Within this erotic panorama, there are obviously immense differences. Surface appearances are deceptive. A play in the politest language can be more obscene in essence than a four-letter-word tirade. A sexual embrace depicted with art can be more innocent than a Botticelli Venus. A fully clad model in a TV commercial can exude more sexuality than a nude onstage.

The naked body can bring a visceral vitality to the theater—as several American ballet companies have demonstrated. The bedroom scene in Franco Zeffirelli's film Romeo and Juliet took on a new dimension when the couple were portrayed in the nude. So might many other dramatic interludes.

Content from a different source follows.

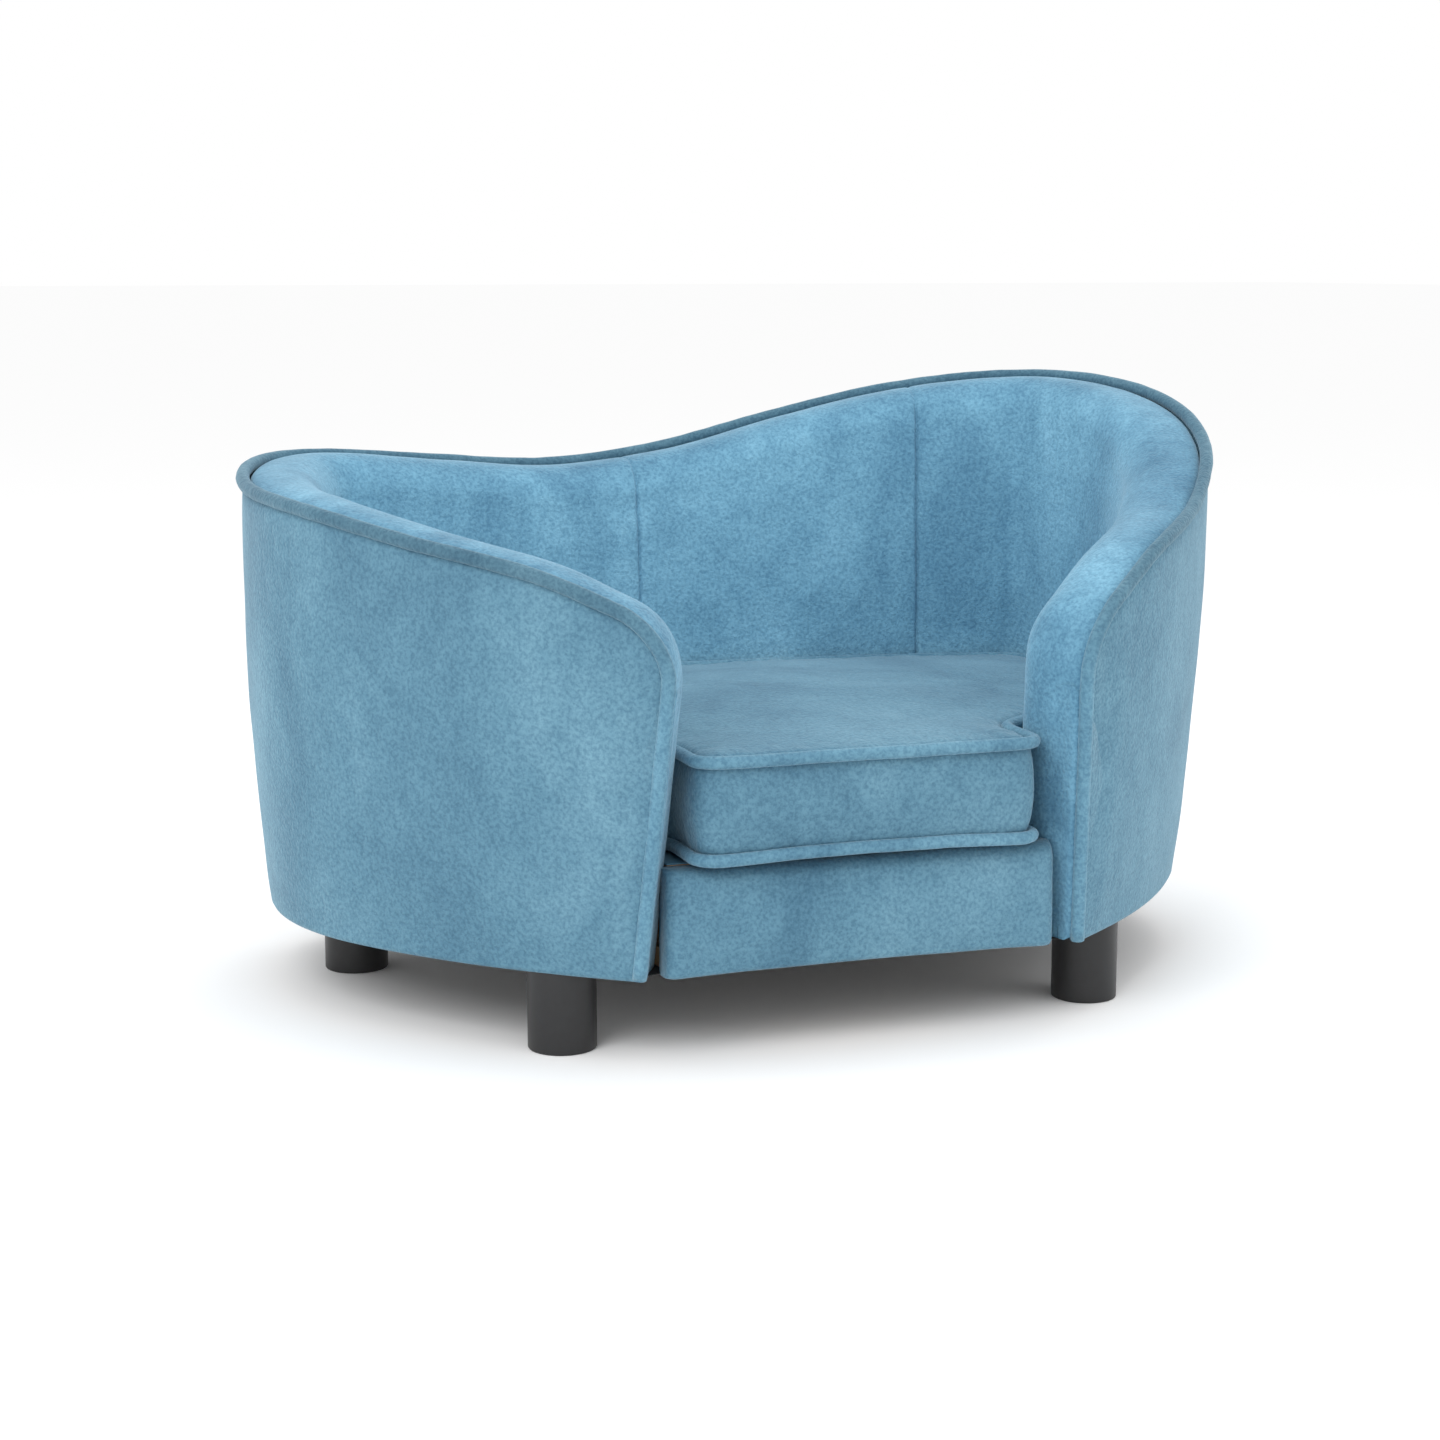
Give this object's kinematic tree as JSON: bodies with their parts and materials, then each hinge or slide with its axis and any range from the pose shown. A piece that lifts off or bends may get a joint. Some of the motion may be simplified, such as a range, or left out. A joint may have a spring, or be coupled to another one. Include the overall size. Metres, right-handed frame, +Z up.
{
  "type": "dog sofa bed",
  "caption": "Low padded tub sofa for a small dog: curved wall higher at one side, loose box cushion, short round legs.",
  "frame": {"origin": "centre of the footprint's bounding box, on the floor under the legs", "axes": "+X to the right as seen from the open front, +Y to the back, +Z up"},
  "size_m": [0.6795, 0.4648, 0.4021],
  "materials": {
    "plush": "short-pile plush, dusty turquoise blue",
    "wadding": "white fibre wadding",
    "foam": "cream upholstery foam",
    "plywood": "bare plywood",
    "leg_black": "matte black",
    "zinc_steel": "zinc plated",
    "lining_cloth": "plain woven lining, blue",
    "dust_cloth": "black non-woven cloth",
    "zip_tape": "woven zip tape with a moulded chain, blue",
    "zip_metal": "painted blue"
  },
  "bodies": {
    "sofa": {"back_inner_cover": "plush", "back_outer_wadding": "wadding", "back_wall_foam": "foam", "back_wall_panel": "plywood", "base_battens": "plywood", "base_board": "plywood", "deck_cloth": "lining_cloth", "dust_cloth": "dust_cloth", "frame_screws": "zinc_steel", "front_left_leg": "leg_black", "front_rail_board": "plywood", "front_rail_cover": "plush", "front_rail_foam": "foam", "front_right_leg": "leg_black", "left_arm_post": "plywood", "left_back_post": "plywood", "left_inner_cover": "plush", "left_outer_wadding": "wadding", "left_wall_foam": "foam", "left_wall_panel": "plywood", "leg_hanger_bolts": "zinc_steel", "leg_tee_nuts": "zinc_steel", "outer_cover": "plush", "rear_left_leg": "leg_black", "rear_right_leg": "leg_black", "right_arm_post": "plywood", "right_back_post": "plywood", "right_inner_cover": "plush", "right_outer_wadding": "wadding", "right_wall_foam": "foam", "right_wall_panel": "plywood", "rim_piping": "plush", "seat_board": "plywood"},
    "cushion": {"cushion_bottom_piping": "plush", "cushion_core": "foam", "cushion_cover": "plush", "cushion_top_piping": "plush", "cushion_zip": "zip_tape"},
    "zip_slider": {"zip_slider": "zip_metal"}
  },
  "joints": [
    {"name": "cushion_lift", "type": "slide", "parent": "sofa", "child": "cushion", "axis": [0, 0, 1], "range_m": [0, 0.3]},
    {"name": "zip_slide", "type": "hinge", "parent": "cushion", "child": "zip_slider", "pos_m": [0, -0.79498, 0.157], "axis": [0, 0, 1], "range_deg": [-11.4, 0]}
  ]
}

Actor Nicol Williamson rejects the notion of Hamlet in the buff, for example, but conceded in a recent New York Times interview that he would be in favor of disrobing for the title role in a planned London production of Prometheus Bound. After all, he argued, it is hardly rational for a fallen god, chained to a rock until the end of time, to wear a tigerskin loincloth for eternity. A more immediate concern for many actors and actresses is that few have the physical endowments to withstand public scrutiny. Shelley Winters, now 46, observed of onstage nudity: "I think it is disgusting, shameful and damaging to all things American. But if I were 22 with a great body, it would be artistic, tasteful, patriotic and a progressive, religious experience."

Audience of Voyeurs

Miss Winters' second sentence is, of course, a parody of all the clothes-lessness-is-next-to-Godliness homilies of hippies, nudists, protesters and naked theater advocates, who have somehow managed to equate the altogether with the unattainable: total honesty, innocence, understanding, peace and, in the same breath, revolution. Protesters who stop traffic or disrupt the work of a draft board by taking off their clothes use nudity as a kind of nonviolent Luddism. But artistically undressing is too easy. If a dramatist can substitute a mute nude for the interplay of character and situation, he will be tempted to do so and in all likelihood be handsomely rewarded for succumbing. Nonetheless, nakedness is not a statement but a condition.